Sempre me espantei com a importância que as pessoas dão ao peso alheio. Alguém me encontra e já vai comentando: “Engordou”… Ou “emagreceu”. Fala-se de regimes o tempo todo e surgem as dietas mais malucas possíveis. Agora, com a recente morte da cantora Marília Mendonça, poucos foram os obituários que não se referiram ao peso. Deu-se tanta importância a seu peso corporal quanto à sua voz e carreira musical. Existe uma avidez por discutir o peso alheio. Já se processa por gordofobia. É um direito. Mas, na vida comum, a rejeição continua. Soube de que nem gostavam de contratar gordos. Para a vaga, sempre o mais magro.
Fui esbelto até os 30 anos. Depois engordei e há tempos luto contra minha barriga. Toda semana ouço conselho para perder peso. Alguns vêm disfarçados de amizade: “Ter barriga é perigoso”. Até concordo, gordura no figado não é bom. Outros de piada. Mas o que um gordo suporta não é fácil. Não são conselhos dados por médicos.

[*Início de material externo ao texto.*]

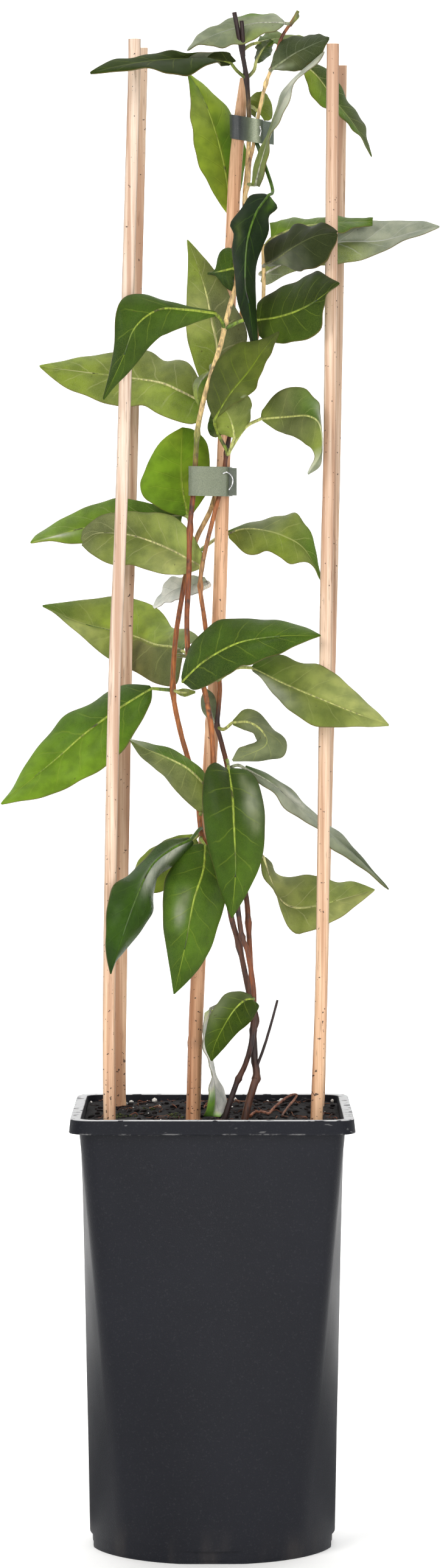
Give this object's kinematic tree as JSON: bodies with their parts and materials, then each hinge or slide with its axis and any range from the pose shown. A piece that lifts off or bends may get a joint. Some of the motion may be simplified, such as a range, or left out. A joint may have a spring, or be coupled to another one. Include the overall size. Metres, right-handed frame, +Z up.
{
  "type": "potted honeysuckle",
  "caption": "Young honeysuckle climber in a square black nursery pot, its leafy shoots tied to a cane between split laths.",
  "frame": {"origin": "centre of the pot's flat underside, on the surface that it stands on", "axes": "+Z up along the pot, -Y towards the front of the plant, +X to the right seen from the front"},
  "size_m": [0.205, 0.1388, 0.7156],
  "materials": {
    "pot": "satin black, fine grain",
    "soil": "dark fibrous compost",
    "lath": "pale split lath",
    "cane": "tan bamboo skin",
    "plant": "living green leaves on thin stems",
    "tape": "grey-green tying tape",
    "wire": "bright staple wire",
    "root": "dry brown root"
  },
  "bodies": {
    "root": {"pot": "pot", "soil": "soil", "lath_front_left": "lath", "lath_front_right": "lath", "lath_back_left": "lath", "lath_back_right": "lath", "cane": "cane", "leafy_stem_left": "plant", "leafy_stem_right": "plant", "tie_upper": "tape", "tie_lower": "tape", "tie_upper_staple": "wire", "tie_lower_staple": "wire", "dry_root": "root"}
  },
  "joints": []
}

Há um exército de seres humanos ocupados em lutar contra o peso alheio. Há algum tempo as modelos plus size ganharam espaço, por um simples motivo: as mulheres acordaram. Descobriram que nem sempre é possível ter um corpo magríssimo. São consumidoras ávidas de fotos, propagandas, nas quais se vejam de fato representadas.
Tudo tem a ver com um ideal estético, em que as mais vigiadas são as mulheres. Se um homem famoso morre, ninguém discute seu peso, como ocorreu com Marília Mendonça. Eu me pergunto de onde vem tanta raiva? Até um tempo relativamente recente, magrice demais era feio. Vejam Marilyn Monroe, ícone da beleza, falecida em 1962. Era gordinha, com todo respeito. Um modelo estético que se invejava e desejava. A mulher mais bela do mundo. Se eu recuar no tempo, encontraremos mais e mais mulheres acima do peso sendo admiradas. As magras não faziam sucesso. Muito magra era considerada doente. Houve uma virada no conceito estético. Queria entender o porquê.
“Se um homem famoso morre, ninguém discute seu peso, como ocorreu com Marília Mendonça”
Segundo o livro O Mito da Beleza, de Naomi Wolf, a sociedade aposta em um padrão que surgiu para que as mulheres sejam aceitas no mercado de trabalho. Isso também se estendeu aos homens. Ao exibirem uma aparência saudável e atlética todos se mostrariam mais aptos a vitórias profissionais. Resultado: meninas e também meninos se submetem a dietas malucas e procedimentos estéticos cada vez mais cedo.
Naomi Wolf comparou as calorias que “deveriam” ser ingeridas para alcançar o chamado corpo perfeito: 800 a 1 000 diariamente. No gueto de Lodz, durante o nazismo, os judeus se alimentavam com rações que tinham de 500 a 1 200 calorias. Que tal a comparação? Não é à toa que aumentam as mortes por anorexia.
O adeus de Marília Mendonça provou que a gordura ainda tem sua patrulha. Gordofobia? Não acabou. Continua em alta. Ao chamar uma garota de “gordinha”, muitos acham que estão fazendo piada. Na real, estão mantendo um padrão, que dói, machuca e continua sendo repetido.